What sort of jobs is Occupy suited for? That's a little harder to answer, because Occupy is not something anyone has designed, and there are no rules for how to do something like this. But it seems to me that Occupy excels at drawing attention to the economic inequality in the United States. Occupy has made the meme of the 99% versus the 1% common currency throughout the United States. Occupy is forcing the politicians to admit that yes, we do have a problem here. But Occupy at present does not appear well suited to recruiting candidates and raising money for them, and if Occupy set out to do that, I think it would lose quite a bit of effectiveness as a voice for the voiceless, and would instead become something like the NRA with MIC CHECKS rather than guns. It's be like using a screwdriver as a crow bar; you're likely to bend something and have a much less useful screwdriver.
But just as you can drive a screw with both a drill and a screwdriver, there are overlaps in functionality between the two tools. I believe that the only national politicians who ever act on behalf of the 99% are Democrats, which is clearly not the same as all Democrats always being on the side of the 99%. As I've pointed out before, the reason that the Koch brothers are going to spend $100M each supporting the Republican Presidential nomination is not because Barack Obama does what they want 99.99% of the time and they want that last 1% of 1%. Not even billionaires drop that sort of coin unless Obama really does stand in their way. Therefore I conclude Occupy is more likely to wish to support "better" Democrats than they are any Republicans.
To wind this up, then, here is where I see a role for Occupy in electing both more and better Democrats, and thereby moving the House of Representatives to a more progressive body. Remember how I spoke above of "picking your battles"? And how I opined that Occupy is not well suited to recruiting and funding candidates, but rather to changing the conversation?

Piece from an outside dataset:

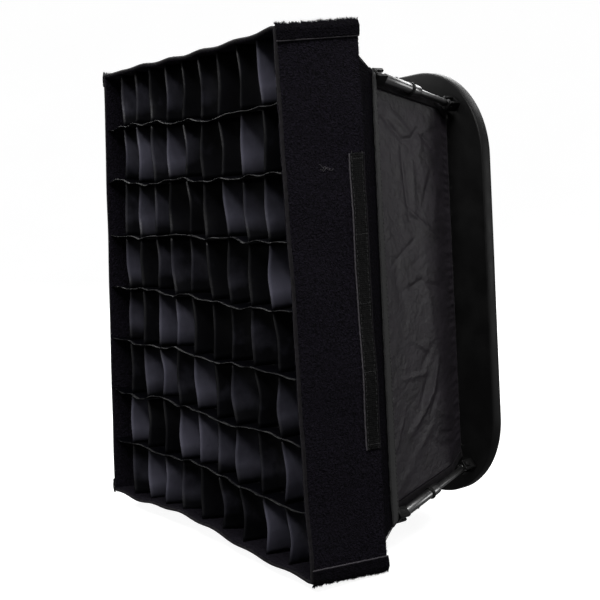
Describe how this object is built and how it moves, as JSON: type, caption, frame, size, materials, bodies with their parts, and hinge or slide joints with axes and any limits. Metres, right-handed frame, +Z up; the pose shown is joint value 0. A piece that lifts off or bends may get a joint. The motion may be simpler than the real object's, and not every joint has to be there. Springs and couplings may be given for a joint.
{
  "type": "strip softbox",
  "caption": "Collapsible portrait softbox with a fabric egg-crate grid, a tapered fabric body on four telescoping corner struts and a rounded rear plate with a lamp opening.",
  "frame": {"origin": "centre of the lamp seat, on the rear face of the rear plate", "axes": "+Z up along the long side, +X to the right seen from the front, -Y out of the lit front, +Y out of the rear"},
  "size_m": [0.323, 0.2153, 0.4],
  "materials": {
    "moulded_plastic": "fine matt grain",
    "gasket_rubber": "matt",
    "strut_metal": "glossy black paint over steel tube",
    "body_nylon": "coated ripstop nylon with a soft sheen",
    "loop_fabric": "brushed loop pile",
    "hook_tape": "woven hook tape",
    "grid_cloth": "satin black cloth",
    "diffusion_cloth": "white diffusion cloth"
  },
  "bodies": {
    "root": {"rear_plate": "moulded_plastic", "lamp_gasket": "gasket_rubber", "rear_bracket_top_right": "moulded_plastic", "rear_bracket_top_left": "moulded_plastic", "rear_bracket_bottom_left": "moulded_plastic", "rear_bracket_bottom_right": "moulded_plastic", "rear_pin_top_right": "strut_metal", "rear_pin_top_left": "strut_metal", "rear_pin_bottom_left": "strut_metal", "rear_pin_bottom_right": "strut_metal", "side_panel_top": "body_nylon", "side_panel_bottom": "body_nylon", "side_panel_left": "body_nylon", "side_panel_right": "body_nylon"},
    "clip_left": {"lamp_clip_left": "moulded_plastic"},
    "clip_right": {"lamp_clip_right": "moulded_plastic"},
    "rod_top_right": {"strut_rod_top_right": "strut_metal"},
    "tube_top_right": {"strut_tube_top_right": "strut_metal"},
    "collar_top_right": {"lock_collar_top_right": "moulded_plastic"},
    "rod_top_left": {"strut_rod_top_left": "strut_metal"},
    "tube_top_left": {"strut_tube_top_left": "strut_metal"},
    "collar_top_left": {"lock_collar_top_left": "moulded_plastic"},
    "rod_bottom_left": {"strut_rod_bottom_left": "strut_metal"},
    "tube_bottom_left": {"strut_tube_bottom_left": "strut_metal"},
    "collar_bottom_left": {"lock_collar_bottom_left": "moulded_plastic"},
    "rod_bottom_right": {"strut_rod_bottom_right": "strut_metal"},
    "tube_bottom_right": {"strut_tube_bottom_right": "strut_metal"},
    "collar_bottom_right": {"lock_collar_bottom_right": "moulded_plastic"},
    "front_frame": {"front_rail_top": "body_nylon", "front_rail_bottom": "body_nylon", "front_rail_left": "body_nylon", "front_rail_right": "body_nylon", "front_corner_top_right": "moulded_plastic", "front_corner_top_left": "moulded_plastic", "front_corner_bottom_left": "moulded_plastic", "front_corner_bottom_right": "moulded_plastic"},
    "baffle": {"inner_baffle": "diffusion_cloth"},
    "diffuser": {"front_diffuser": "diffusion_cloth"},
    "grid": {"grid_row_1": "grid_cloth", "grid_row_2": "grid_cloth", "grid_row_3": "grid_cloth", "grid_row_4": "grid_cloth", "grid_row_5": "grid_cloth", "grid_row_6": "grid_cloth", "grid_row_7": "grid_cloth", "grid_column_1": "grid_cloth", "grid_column_2": "grid_cloth", "grid_column_3": "grid_cloth", "grid_column_4": "grid_cloth", "grid_column_5": "grid_cloth", "grid_column_6": "grid_cloth", "grid_column_7": "grid_cloth", "grid_column_8": "grid_cloth", "grid_column_9": "grid_cloth", "grid_skirt_top": "loop_fabric", "grid_skirt_bottom": "loop_fabric", "grid_skirt_left": "loop_fabric", "grid_skirt_right": "loop_fabric", "hook_tape_left": "hook_tape", "hook_tape_right": "hook_tape"}
  },
  "joints": [
    {"name": "frame_collapse", "type": "slide", "parent": "root", "child": "front_frame", "axis": [0, 1, 0], "range_m": [0, 0.034], "deforming": ["side_panel_top", "side_panel_bottom", "side_panel_left", "side_panel_right"]},
    {"name": "rod_hinge_top_right", "type": "hinge", "parent": "root", "child": "rod_top_right", "pos_m": [0.119, -0.018, 0.155], "axis": [-0.7071, 0, 0.7071], "range_deg": [0, 8.9]},
    {"name": "rod_hinge_top_left", "type": "hinge", "parent": "root", "child": "rod_top_left", "pos_m": [-0.119, -0.018, 0.155], "axis": [-0.7071, 0, -0.7071], "range_deg": [0, 8.9]},
    {"name": "rod_hinge_bottom_left", "type": "hinge", "parent": "root", "child": "rod_bottom_left", "pos_m": [-0.119, -0.018, -0.155], "axis": [0.7071, 0, -0.7071], "range_deg": [0, 8.9]},
    {"name": "rod_hinge_bottom_right", "type": "hinge", "parent": "root", "child": "rod_bottom_right", "pos_m": [0.119, -0.018, -0.155], "axis": [0.7071, 0, 0.7071], "range_deg": [0, 8.9]},
    {"name": "tube_hinge_top_right", "type": "hinge", "parent": "front_frame", "child": "tube_top_right", "pos_m": [0.137, -0.104, 0.173], "axis": [-0.7071, 0, 0.7071], "range_deg": [0, 8.9]},
    {"name": "tube_hinge_top_left", "type": "hinge", "parent": "front_frame", "child": "tube_top_left", "pos_m": [-0.137, -0.104, 0.173], "axis": [-0.7071, 0, -0.7071], "range_deg": [0, 8.9]},
    {"name": "tube_hinge_bottom_left", "type": "hinge", "parent": "front_frame", "child": "tube_bottom_left", "pos_m": [-0.137, -0.104, -0.173], "axis": [0.7071, 0, -0.7071], "range_deg": [0, 8.9]},
    {"name": "tube_hinge_bottom_right", "type": "hinge", "parent": "front_frame", "child": "tube_bottom_right", "pos_m": [0.137, -0.104, -0.173], "axis": [0.7071, 0, 0.7071], "range_deg": [0, 8.9]},
    {"name": "collar_twist_top_right", "type": "hinge", "parent": "tube_top_right", "child": "collar_top_right", "pos_m": [0.137, -0.104, 0.173], "axis": [0.2007, -0.9589, 0.2007], "range_deg": [0, 60]},
    {"name": "collar_twist_top_left", "type": "hinge", "parent": "tube_top_left", "child": "collar_top_left", "pos_m": [-0.137, -0.104, 0.173], "axis": [-0.2007, -0.9589, 0.2007], "range_deg": [0, 60]},
    {"name": "collar_twist_bottom_left", "type": "hinge", "parent": "tube_bottom_left", "child": "collar_bottom_left", "pos_m": [-0.137, -0.104, -0.173], "axis": [-0.2007, -0.9589, -0.2007], "range_deg": [0, 60]},
    {"name": "collar_twist_bottom_right", "type": "hinge", "parent": "tube_bottom_right", "child": "collar_bottom_right", "pos_m": [0.137, -0.104, -0.173], "axis": [0.2007, -0.9589, -0.2007], "range_deg": [0, 60]},
    {"name": "clip_turn_left", "type": "hinge", "parent": "root", "child": "clip_left", "pos_m": [-0.109, 0, 0], "axis": [0, 1, 0], "range_deg": [0, 90]},
    {"name": "clip_turn_right", "type": "hinge", "parent": "root", "child": "clip_right", "pos_m": [0.109, 0, 0], "axis": [0, 1, 0], "range_deg": [0, 90]},
    {"name": "baffle_pull", "type": "slide", "parent": "front_frame", "child": "baffle", "axis": [0, -1, 0], "range_m": [0, 0.15]},
    {"name": "diffuser_pull", "type": "slide", "parent": "baffle", "child": "diffuser", "axis": [0, -1, 0], "range_m": [0, 0.075]},
    {"name": "grid_pull", "type": "slide", "parent": "diffuser", "child": "grid", "axis": [0, -1, 0], "range_m": [0, 0.075]}
  ],
  "couplings": [
    {"joint": "rod_hinge_top_right", "follows": "frame_collapse", "rad_per_m": 4.567},
    {"joint": "rod_hinge_top_left", "follows": "frame_collapse", "rad_per_m": 4.567},
    {"joint": "rod_hinge_bottom_left", "follows": "frame_collapse", "rad_per_m": 4.567},
    {"joint": "rod_hinge_bottom_right", "follows": "frame_collapse", "rad_per_m": 4.567},
    {"joint": "tube_hinge_top_right", "follows": "frame_collapse", "rad_per_m": 4.567},
    {"joint": "tube_hinge_top_left", "follows": "frame_collapse", "rad_per_m": 4.567},
    {"joint": "tube_hinge_bottom_left", "follows": "frame_collapse", "rad_per_m": 4.567},
    {"joint": "tube_hinge_bottom_right", "follows": "frame_collapse", "rad_per_m": 4.567}
  ]
}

The Washington Post maintains a database of Congressional Votes. Various sorting tools are available. Here is a list of 4 House Republicans who
- Won by less than 5% margin of victory and
- Vote with their party at least 95% of the time
|Member||District||Large City in district||PVI
|Member||District||Large City in district||District Tilt
|Joe Donnelly||IN-2||South Bend||Leaning Dem
|John Barrow||GA-12||Statesboro||Strong Dem
|Mark Critz||PA-12||Johnstown||Strong Dem
|Henry Cuellar||TX-28||San Antonio||Strong Dem
|Jim Costa||CA-20||Fresno||Strong Dem
|Larry Kissell||NC-8||Albemarle||Leaning Dem
Here is what I would suggest for Occupiers who wish to achieve both "more" and "better" Democrats in the House. Occupy South Bend, Statesboro, Johnstown, San Antonio, Fresno, and Albemarle during the winter and spring. You do not need to coordinate your efforts with any potential challengers to Donnelly, Barrow, Critz, Cuellar, Costa, and Kissel. Ideally "better" Democrats have already considered a challenge to these DINOS - but even if no challenger appears, just doing what Occupy does is likely to make them at least take positions a little further to the left than they might otherwise have - a small moral victory, but still a victory.

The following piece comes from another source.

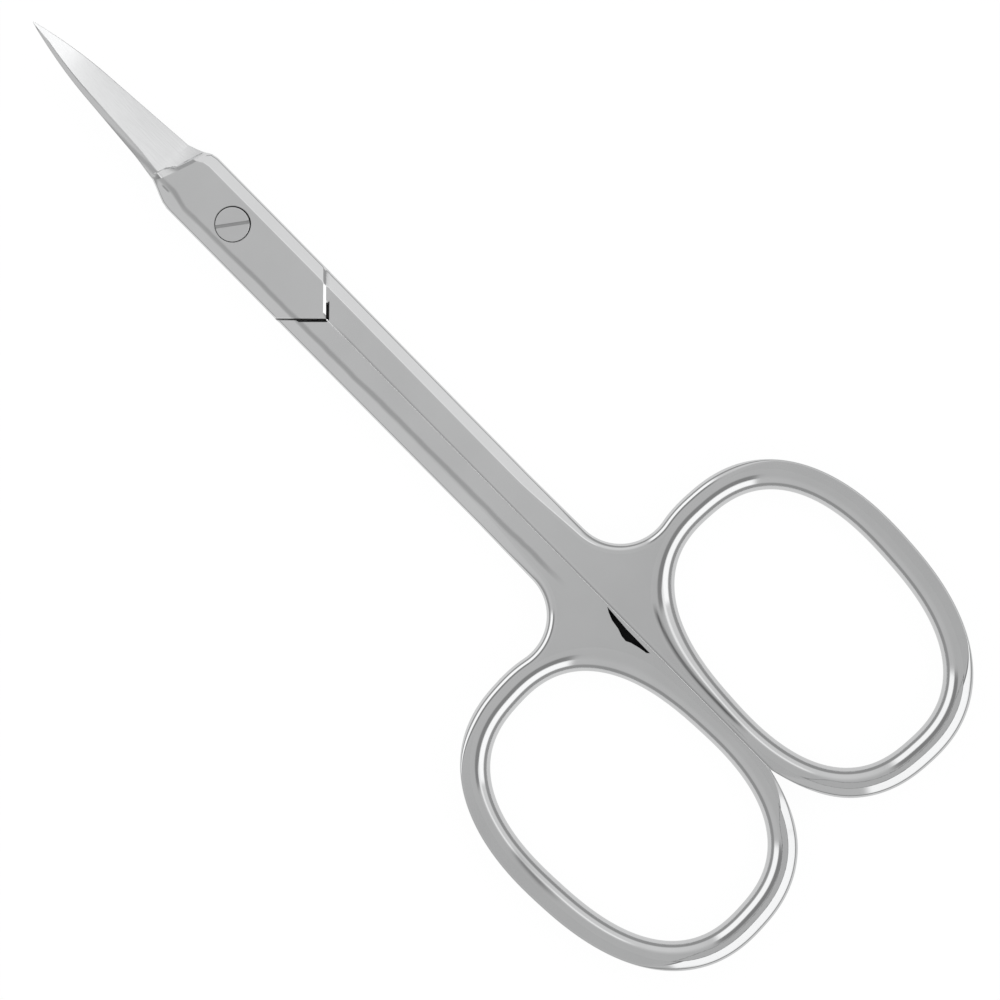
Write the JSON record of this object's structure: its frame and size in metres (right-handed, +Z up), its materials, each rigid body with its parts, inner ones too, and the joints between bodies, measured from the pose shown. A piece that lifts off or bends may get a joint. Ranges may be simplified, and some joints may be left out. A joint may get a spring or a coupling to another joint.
{
  "type": "cuticle scissors",
  "caption": "Small steel cuticle scissors with upward-bent pointed blades, a lapped joint on a slotted screw, and squarish oval finger rings.",
  "frame": {"origin": "on the pivot axis, at the underside of the joint", "axes": "+X from the pivot to the tips, +Z up along the pivot axis towards the screw's head"},
  "size_m": [0.0898, 0.0404, 0.005],
  "materials": {
    "forged_steel": "satin flats, polished bevels and rings",
    "screw_steel": "satin"
  },
  "bodies": {
    "rear": {"rear_half": "forged_steel", "pivot_screw": "screw_steel"},
    "front": {"front_half": "forged_steel"}
  },
  "joints": [
    {"name": "pivot", "type": "hinge", "parent": "rear", "child": "front", "pos_m": [0, 0, 0], "axis": [0, 0, 1], "range_deg": [0, 90]}
  ]
}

During the summer, move on to Occupations in Bakersfield, Crowley, Biloxi, and Pecos. Again, you need not formally coordinate with any Democratic challenger to these vulnerable Republicans. Just show up and do what you do. With any luck you'll get them to make a fatal error. Again, getting them to publicly object to your presence will be a moral victory, even if they aren't unseated.
And keep the sage advice of Tip O'Neill in mind - "all politics is local". In each of these 10 districts, find local issues where these Representatives voted the wrong way which are tied to the key issue of economic injustice - and emphasize those issues, not those votes. You don't want to dignify these tools by mentioning them unless they publicly challenge you first. At which point go all MoT on their sorry asses and make them wish they hadn't.
If Occupy can succeed in removing any one of these 10 from office and replacing them with someone better, it will count as a huge victory. Get 5 and you'll be a force to be reckoned with. This is a way to make the House more attuned to the needs of the 99% without forming any formal alliance with the Democratic Party.
Fri Dec 02, 2011 at 8:40 AM PT: Editing a bad sentence above. I changed
"To the extent that either political party ever truly advocates for the 1%, it is the Democratic Party and selected Democrats." to "I believe that the only national politicians who ever act on behalf of the 99% are Democrats, which is clearly not the same as all Democrats always being on the side of the 99%."